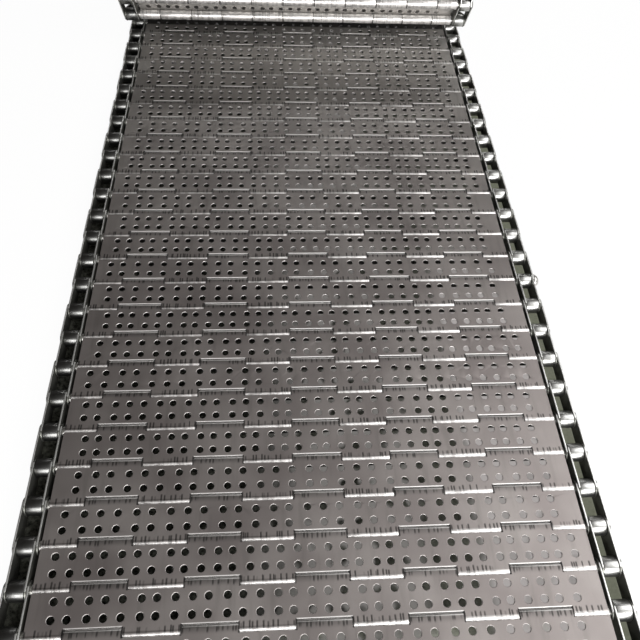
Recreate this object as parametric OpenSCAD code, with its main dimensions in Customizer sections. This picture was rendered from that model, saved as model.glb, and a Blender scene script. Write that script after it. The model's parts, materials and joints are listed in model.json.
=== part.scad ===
// Hinged steel conveyor belt, one end rolled up.
// Perforated slats hinge on full-width rods through curled knuckles, piano-hinge fashion.
// A roller chain runs down each side: inner rows carry bushes and rollers between inner link
// plates, outer rows carry the rods, riveted into outer link plates.
// Origin: centre of the open joining bore at the near end. X across the belt, Y along the run,
// Z up. The sprocket side is down; the rolled end curls back over the run.

/* [Belt] */
// Distance from one hinge pin to the next
pitch = 50.8; // [45:0.1:64]
// Width of a slat
slat_w = 690; // [460:5:1000]
// Rows in the flat run
flat_rows = 26; // [24:2:26]
// Rows in the rolled end
rolled_rows = 9; // [8:1:9]
// Bend at the first rolled hinge, in degrees
first_bend = 29; // [27:0.5:31]
// Extra bend at each hinge after it, in degrees
bend_step = 2.2; // [2:0.1:2.4]

/* [Slats] */
// Thickness of the slat sheet
sheet_t = 1.5; // [1:0.25:2]
// Full-width knuckles across a hinge
full_knuckles = 9; // [5:2:11]
// Width of the two end knuckles, as a share of a full one
end_share = 0.65; // [0.5:0.05:1]
// Gap between knuckles of neighbouring slats
tab_gap = 0.8; // [0.4:0.1:1.5]
// Gap between a knuckle and the sheet edge it turns past
notch_gap = 0.4; // [0.3:0.1:0.8]
// Diameter of the punched holes
hole_d = 9.5; // [5:0.5:12]
// Spacing of the punched holes along a row
hole_pitch = 20.8; // [16:0.1:26]
// Share by which that spacing differs from slat to slat
spacing_spread = 0.07; // [0:0.01:0.1]
// Distance between the two rows of holes
row_gap = 19.8; // [16:0.1:22]
// Plain margin from the slat's end to the first hole
hole_margin = 20; // [15:1:60]
// How far the punch wanders along the slat
punch_wander = 1.3; // [0:0.1:2]

/* [Rods] */
// Diameter of the hinge rods
rod_d = 15; // [10:0.5:16]
// Clearance round a rod in its knuckles and bushes
rod_gap = 0.5; // [0.35:0.05:0.8]
// Diameter of a riveted rod head
head_d = 19; // [17:0.5:22]
// Height of a riveted rod head
head_h = 2.5; // [1.5:0.1:4]
// Hinge that has a joining rod with a cap nut
joining_hinge = 11; // [9:2:21]
// Diameter of the cap nut
cap_d = 23; // [18:1:25]
// Height of the cap nut
cap_h = 11; // [9.5:0.5:14]
// Length of rod that the cap nut takes
cap_grip = 6; // [4:0.5:7]

/* [Chain] */
// Thickness of a link plate
plate_t = 2.25; // [1.75:0.25:4]
// Height of an inner link plate
inner_plate_h = 26; // [24:0.5:30]
// Height of an outer link plate
outer_plate_h = 23; // [18:0.5:28]
// Gap between an inner and an outer plate
plate_gap = 0.4; // [0.3:0.1:1]
// Gap between a slat's end and an outer plate
slat_gap = 3.5; // [1:0.25:5]
// Outside diameter of a bush
bush_d = 18.5; // [17:0.5:20]
// Fit of a bush or rod pressed into a plate
press_gap = 0.03; // [0.02:0.01:0.05]
// Outside diameter of a roller
roller_d = 25.4; // [20:0.2:26]
// Length of a roller
roller_w = 20; // [12:0.2:25]
// Clearance of a roller round its bush
roller_gap = 0.4; // [0.35:0.05:0.6]
// Clearance at each end of a roller
side_play = 0.4; // [0.3:0.05:0.8]
// Chamfer on the rollers' rims
roller_edge = 1; // [0.5:0.1:2]

/* [Hidden] */
rows = flat_rows + rolled_rows;
// The first rows have a node for each kind of piece, the rest one node a row
split_rows = 6;
bore_d = rod_d + 2 * rod_gap;
curl_d = bore_d + 2 * sheet_t;
segments = full_knuckles + 2;
knuckle_w = slat_w / (full_knuckles + 2 * end_share);
// From a pin to the sheet edge that turns past the neighbouring slat's knuckles
notch = sqrt(pow(curl_d / 2 + notch_gap, 2) - pow(bore_d / 2, 2));
end_w = end_share * knuckle_w;
// Distances from the belt's middle out through one chain
outer_plate_in = slat_w / 2 + slat_gap;
inner_plate_in = outer_plate_in + plate_t + plate_gap;
roller_in = inner_plate_in + plate_t;
inner_plate_out = roller_in + roller_w + 2 * side_play;
outer_plate_out = inner_plate_out + plate_t + plate_gap;
rod_end = outer_plate_out + plate_t;
bush_len = inner_plate_out + plate_t - inner_plate_in;
// Where the curl starts and ends, as angles from the sheet's direction round the rod
curl_end = asin(bore_d / curl_d) - 4;
curl_start = 88;
$fn = 48;
hole_fn = 24;

// Direction of each row and place of each pin, one after the other
bend = [for (k = [0 : rows]) k <= flat_rows ? 0 : first_bend + bend_step * (k - flat_rows - 1)];
function heading(k) = k == 0 ? 0 : heading(k - 1) + bend[k];
function pin_at(h) =
    h == 0 ? [0, 0] : pin_at(h - 1) + pitch * [cos(heading(h)), sin(heading(h))];

function is_inner(k) = k % 2 == 1;
function row_name(k) = str(is_inner(k) ? "inner_row_" : "outer_row_", k);

// Puts a row, modelled from its near pin along Y, where its near pin is
module place_row(k) {
    near_pin = pin_at(k - 1);
    translate([0, near_pin.x, near_pin.y]) rotate([heading(k), 0, 0]) children();
}

// Puts a piece modelled along X from the origin on the left or right side
module on_side(side) {
    mirror([side < 0 ? 1 : 0, 0, 0]) children();
}

// Extrudes a side view, drawn as along-the-run by height, across the belt
module across(from, length) {
    translate([from, 0, 0]) rotate([90, 0, 90]) linear_extrude(length) children();
}

// Slats

// Edges of one knuckle segment, with half the gap off each side that meets a neighbour
function tab_from(s) =
    s == 0 ? -slat_w / 2 : -slat_w / 2 + end_w + (s - 1) * knuckle_w + tab_gap / 2;
function tab_to(s) =
    s == segments - 1 ? slat_w / 2 : -slat_w / 2 + end_w + s * knuckle_w - tab_gap / 2;

// Flat outline: a strip with tabs to the near pin and, between them, tabs to the far pin
module sheet_outline() {
    translate([-slat_w / 2, notch]) square([slat_w, pitch - 2 * notch]);
    for (s = [0 : segments - 1]) {
        near_tab = s % 2 == 0;
        translate([tab_from(s), near_tab ? 0 : pitch - notch - sheet_t])
            square([tab_to(s) - tab_from(s), notch + sheet_t]);
    }
}

// Two rows of holes, a little unevenly spaced, with the start and spacing different on each slat
module punched_holes(k) {
    start = hole_margin + hole_pitch * (1 + sin(83 * k)) / 4;
    spacing = hole_pitch * (1 + spacing_spread * sin(101 * k));
    count = floor((slat_w - start - hole_margin) / spacing) + 1;
    for (n = [0 : count - 1], side = [-1, 1])
        translate([
            -slat_w / 2 + start + n * spacing + punch_wander * sin(137 * n + 71 * k),
            pitch / 2 + side * row_gap / 2
        ])
            circle(d = hole_d, $fn = hole_fn);
}

// Side view of a curl round the rod, its seam tucked under the sheet
module curl_profile() {
    difference() {
        circle(d = curl_d);
        circle(d = bore_d);
        polygon([
            [0, 0],
            curl_d * [cos(curl_end), sin(curl_end)],
            curl_d * [cos(curl_start), sin(curl_start)]
        ]);
    }
}

module slat_sheet(k) {
    translate([0, 0, bore_d / 2]) linear_extrude(sheet_t) difference() {
        sheet_outline();
        punched_holes(k);
    }
}

module slat_body(k) {
    slat_sheet(k);
    for (s = [0 : segments - 1]) {
        near_tab = s % 2 == 0;
        across(tab_from(s), tab_to(s) - tab_from(s))
            translate([near_tab ? 0 : pitch, 0])
                mirror([near_tab ? 0 : 1, 0])
                    curl_profile();
    }
}

module slat(k) {
    color("#8d8885") place_row(k) slat_body(k);
}

// Link plates

// Side view of a straight-sided link plate with a hole at each pin
module link_profile(height, hole) {
    difference() {
        union() {
            translate([0, -height / 2]) square([pitch, height]);
            for (y = [0, pitch]) translate([y, 0]) circle(d = height);
        }
        for (y = [0, pitch]) translate([y, 0]) circle(d = hole);
    }
}

module link_plates(inboard, outboard, height, hole) {
    for (side = [-1, 1], x = [inboard, outboard])
        on_side(side) across(x, plate_t) link_profile(height, hole);
}

module inner_plates(k) {
    color("#6f716c") place_row(k)
        link_plates(inner_plate_in, inner_plate_out, inner_plate_h, bush_d + 2 * press_gap);
}

module outer_plates(k) {
    color("#7b7c77") place_row(k)
        link_plates(outer_plate_in, outer_plate_out, outer_plate_h, rod_d + 2 * press_gap);
}

// Bushes and rollers

// A tube along X with chamfered outer rims
module tube(from, length, outside, inside, edge) {
    translate([from, 0, 0]) rotate([90, 0, 90]) rotate_extrude() polygon([
        [inside / 2, 0], [outside / 2 - edge, 0], [outside / 2, edge],
        [outside / 2, length - edge], [outside / 2 - edge, length], [inside / 2, length]
    ]);
}

module bushes(k) {
    bush_edge = 0.5;
    color("#9a9a96") place_row(k)
        for (side = [-1, 1], y = [0, pitch])
            on_side(side) translate([0, y, 0])
                tube(inner_plate_in, bush_len, bush_d, bore_d, bush_edge);
}

// The roller on one side at hinge h, which turns on a bush of inner row k
module roller(k, h, side) {
    color("#c4c4c0") place_row(k)
        translate([0, (h - k + 1) * pitch, 0]) on_side(side)
            tube(roller_in + side_play, roller_w, roller_d, bush_d + 2 * roller_gap, roller_edge);
}

module row_rollers(k) {
    for (h = [k - 1, k], side = [-1, 1]) roller(k, h, side);
}

// Rods

// A domed head on the origin's +X side: a slice of the ball that its width and height give
module dome(width, height) {
    ball_r = (width * width / 4 + height * height) / (2 * height);
    rotate([0, 90, 0]) intersection() {
        translate([0, 0, height - ball_r]) sphere(ball_r);
        cylinder(d = 2 * width, h = height);
    }
}

// A rod with its left end riveted and its right end riveted or left plain for the cap nut
module cross_rod(capped) {
    head_at = rod_end + press_gap;
    right_end = head_at + (capped ? cap_grip : 0);
    rotate([0, 90, 0]) translate([0, 0, -head_at]) cylinder(d = rod_d, h = head_at + right_end);
    on_side(-1) translate([head_at, 0, 0]) dome(head_d, head_h);
    if (!capped) translate([head_at, 0, 0]) dome(head_d, head_h);
}

module cross_rods(k) {
    color("#a8a8a4") place_row(k)
        for (h = [k - 1, k])
            translate([0, (h - k + 1) * pitch, 0]) cross_rod(h == joining_hinge);
}

// Domed nut that closes the joining rod, on the outer row whose near pin it holds
module cap_nut() {
    base_h = 3;
    color("#b4b4b0") place_row(joining_hinge + 1) translate([rod_end + press_gap, 0, 0]) difference() {
        union() {
            rotate([0, 90, 0]) cylinder(d = cap_d, h = base_h);
            translate([base_h, 0, 0]) dome(cap_d, cap_h - base_h);
        }
        translate([-1, 0, 0]) rotate([0, 90, 0])
            cylinder(d = rod_d + 2 * press_gap, h = cap_grip + 1.5);
    }
}

// Whole rows, for the rows past the split ones

module inner_row(k) {
    slat(k);
    inner_plates(k);
    bushes(k);
    row_rollers(k);
}

module outer_row(k) {
    slat(k);
    outer_plates(k);
    cross_rods(k);
}

for (k = [1 : split_rows]) {
    slat(k);
}
for (k = [1 : 2 : split_rows]) {
    inner_plates(k);
    bushes(k);
    for (h = [k - 1, k]) {
        roller(k, h, -1);
        roller(k, h, 1);
    }
}
for (k = [2 : 2 : split_rows]) {
    outer_plates(k);
    cross_rods(k);
}
for (k = [split_rows + 1 : 2 : rows]) {
    inner_row(k);
}
for (k = [split_rows + 2 : 2 : rows]) {
    outer_row(k);
}
cap_nut();
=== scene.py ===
import json
import math
import bpy
import bmesh
from mathutils import Matrix, Vector


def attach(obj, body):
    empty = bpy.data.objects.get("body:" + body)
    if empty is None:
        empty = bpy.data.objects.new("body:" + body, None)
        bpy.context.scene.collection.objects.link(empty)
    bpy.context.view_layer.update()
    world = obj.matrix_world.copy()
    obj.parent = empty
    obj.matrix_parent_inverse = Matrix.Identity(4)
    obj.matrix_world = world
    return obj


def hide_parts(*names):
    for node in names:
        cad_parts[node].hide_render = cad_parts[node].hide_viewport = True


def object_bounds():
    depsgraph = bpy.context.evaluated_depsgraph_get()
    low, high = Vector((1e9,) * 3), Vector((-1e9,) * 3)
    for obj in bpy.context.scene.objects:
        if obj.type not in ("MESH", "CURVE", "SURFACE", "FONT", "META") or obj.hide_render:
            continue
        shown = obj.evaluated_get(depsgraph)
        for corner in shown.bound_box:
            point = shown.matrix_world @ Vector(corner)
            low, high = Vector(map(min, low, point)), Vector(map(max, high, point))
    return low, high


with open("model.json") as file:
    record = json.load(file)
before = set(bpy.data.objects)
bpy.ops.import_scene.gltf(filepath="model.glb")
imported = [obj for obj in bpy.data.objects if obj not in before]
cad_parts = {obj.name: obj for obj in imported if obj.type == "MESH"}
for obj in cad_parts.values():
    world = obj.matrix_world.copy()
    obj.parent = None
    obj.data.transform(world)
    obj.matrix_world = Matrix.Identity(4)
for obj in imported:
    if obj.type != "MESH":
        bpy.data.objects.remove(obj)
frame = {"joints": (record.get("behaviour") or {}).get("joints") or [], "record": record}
cad_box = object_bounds()

# Camera and room
# The belt lies on a pale floor, dusty grey with painted shade where it covers it. A wide soft
# lamp stands low in front, a square one hangs high on the right, and a strip lamp far behind the
# roll gives the rolled edges a second, thinner highlight.
BELT_MIDDLE = Vector((0, 0.7, 0))
CAMERA_RIGHT = Vector((0.99778, -0.04716, 0.04704))
CAMERA_UP = Vector((0.01321, 0.83231, 0.55416))

bpy.context.scene.view_settings.view_transform = "Standard"

bpy.ops.object.camera_add(location=(-0.0470, -0.0407, 0.7909))
camera = bpy.context.object
camera.rotation_euler = Matrix(
    (CAMERA_RIGHT, CAMERA_UP, CAMERA_RIGHT.cross(CAMERA_UP))
).transposed().to_euler()
camera.data.lens = 33.63
camera.data.sensor_width = 36
camera.data.clip_start = 0.01
bpy.context.scene.camera = camera


def hang_lamp(name, place, size, power):
    """A rectangular soft lamp that points at the middle of the belt."""
    bpy.ops.object.light_add(type="AREA", location=place)
    lamp = bpy.context.object
    lamp.name = name
    lamp.data.shape = "RECTANGLE"
    lamp.data.size, lamp.data.size_y = size
    lamp.data.energy = power
    lamp.rotation_euler = (BELT_MIDDLE - Vector(place)).to_track_quat("-Z", "Y").to_euler()


hang_lamp("front_lamp", (0.35, -1.45, 0.95), (3.6, 0.95), 106)
hang_lamp("side_lamp", (1.6, 0.55, 1.5), (1.7, 1.7), 29.5)
hang_lamp("back_lamp", (0.45, 3.6, 1.55), (3.7, 0.14), 14.5)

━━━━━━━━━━

▸ THE REQUEST
Give back exactly the lines running from the line that contains "pin it holds" through the line that contains "point = shown.matrix_world", and nothing outside them.

▸ ANSWER BELOW
// Domed nut that closes the joining rod, on the outer row whose near pin it holds
module cap_nut() {
    base_h = 3;
    color("#b4b4b0") place_row(joining_hinge + 1) translate([rod_end + press_gap, 0, 0]) difference() {
        union() {
            rotate([0, 90, 0]) cylinder(d = cap_d, h = base_h);
            translate([base_h, 0, 0]) dome(cap_d, cap_h - base_h);
        }
        translate([-1, 0, 0]) rotate([0, 90, 0])
            cylinder(d = rod_d + 2 * press_gap, h = cap_grip + 1.5);
    }
}

// Whole rows, for the rows past the split ones

module inner_row(k) {
    slat(k);
    inner_plates(k);
    bushes(k);
    row_rollers(k);
}

module outer_row(k) {
    slat(k);
    outer_plates(k);
    cross_rods(k);
}

for (k = [1 : split_rows]) {
    slat(k);
}
for (k = [1 : 2 : split_rows]) {
    inner_plates(k);
    bushes(k);
    for (h = [k - 1, k]) {
        roller(k, h, -1);
        roller(k, h, 1);
    }
}
for (k = [2 : 2 : split_rows]) {
    outer_plates(k);
    cross_rods(k);
}
for (k = [split_rows + 1 : 2 : rows]) {
    inner_row(k);
}
for (k = [split_rows + 2 : 2 : rows]) {
    outer_row(k);
}
cap_nut();
=== scene.py ===
import json
import math
import bpy
import bmesh
from mathutils import Matrix, Vector


def attach(obj, body):
    empty = bpy.data.objects.get("body:" + body)
    if empty is None:
        empty = bpy.data.objects.new("body:" + body, None)
        bpy.context.scene.collection.objects.link(empty)
    bpy.context.view_layer.update()
    world = obj.matrix_world.copy()
    obj.parent = empty
    obj.matrix_parent_inverse = Matrix.Identity(4)
    obj.matrix_world = world
    return obj


def hide_parts(*names):
    for node in names:
        cad_parts[node].hide_render = cad_parts[node].hide_viewport = True


def object_bounds():
    depsgraph = bpy.context.evaluated_depsgraph_get()
    low, high = Vector((1e9,) * 3), Vector((-1e9,) * 3)
    for obj in bpy.context.scene.objects:
        if obj.type not in ("MESH", "CURVE", "SURFACE", "FONT", "META") or obj.hide_render:
            continue
        shown = obj.evaluated_get(depsgraph)
        for corner in shown.bound_box:
            point = shown.matrix_world @ Vector(corner)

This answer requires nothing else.